In 2009 there was a controversial view that “Privacy is dead and social media hold smoking gun”. Essentially, the author presents a somewhat pessimistic view of Privacy’s position in the public sphere. He considers it to be a choice between either having privacy and not sharing with others or sacrificing privacy for the benefit of participating in social media. However, a Pew survey found that 71% of social network users have changed their privacy settings on their profile to limit what they share with others.

Essentially people want to socialise online, are concerned about their privacy and have begun to actively manage who sees what.

But one of the main challenges in trying to protect the privacy of individuals within the sphere of social media is keeping up to date with the constant pace of innovation.

New ways of sharing an individual’s personal details, such as their location, their preferences, are introduced, but it takes time for the law to catch up and, in the meantime, businesses are left with little guidance and individuals proceed with little awareness of consequences.

In this ever-changing environment, it may be important to re-assess the adequacy of tools used to protect privacy and consider whether any additional tools may be used to supplement these.

Just in time notification
TrustE is a privacy services provider and offer certification of websites.

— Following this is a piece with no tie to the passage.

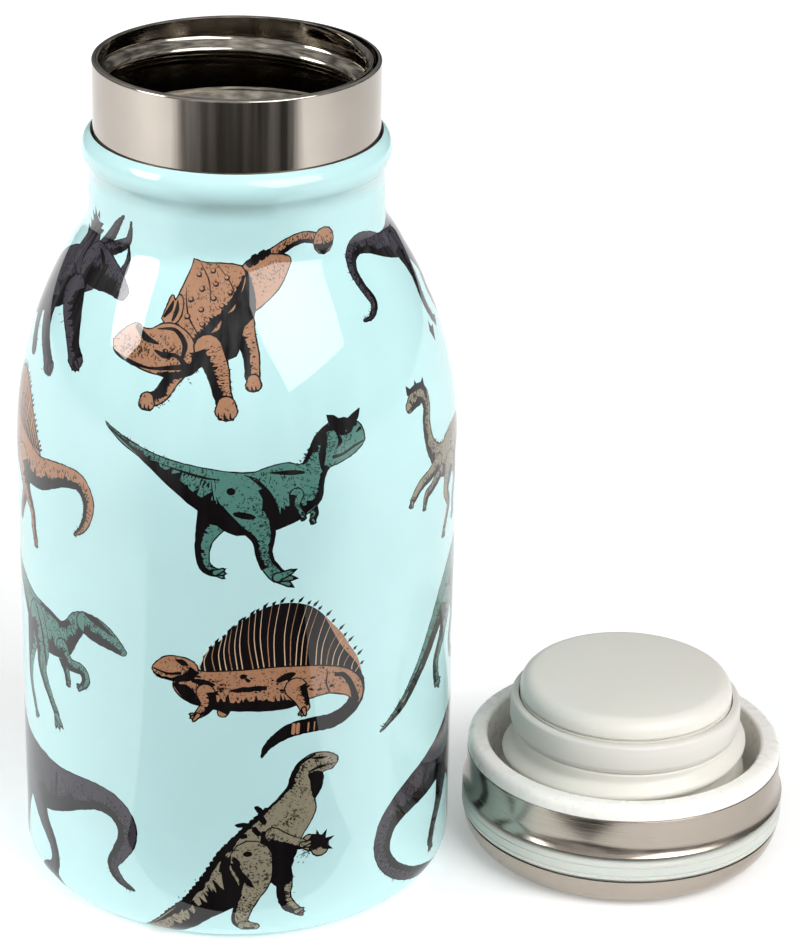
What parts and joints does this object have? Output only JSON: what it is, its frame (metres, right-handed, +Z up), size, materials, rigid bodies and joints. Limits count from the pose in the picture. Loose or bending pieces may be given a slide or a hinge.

Unlike the above author, it is their view not that ‘privacy is dead’ but rather ‘privacy policies are dead’.

Obviously privacy policies are not dead as they are an immovable legal fixture, but from reading the remarks of the author, Fran Maier, it is not so much that privacy policies are dead, but that additional tools are needed to face new challenges to privacy.

Here TrustE suggests the concept of ‘just in time’ notification. This would be relevant whenever a new piece of technology is introduced and new types of data are being collected. The idea is that whenever an individual is about to share their data using a new feature a notification would be available to a visitor to explain to them the implications of going ahead.

An example of this would be the ‘Like’ feature from Facebook. This is a feature where users of Facebook may share the websites or videos they recommend with their friends. This feature is added to third party sites so that a visitor would simply click on the feature on the site to express their approval of the content.

When this was originally launched, TrustE wrote a blog recommending to businesses who were integrating the feature on their website to add a Just-in-time notice. They suggested to add a ‘?’ next to the feature which, when rolled over with a mouse, would inform the visitor about the privacy implications of the Like button, such as that this information will appear on your friends’ newsfeed.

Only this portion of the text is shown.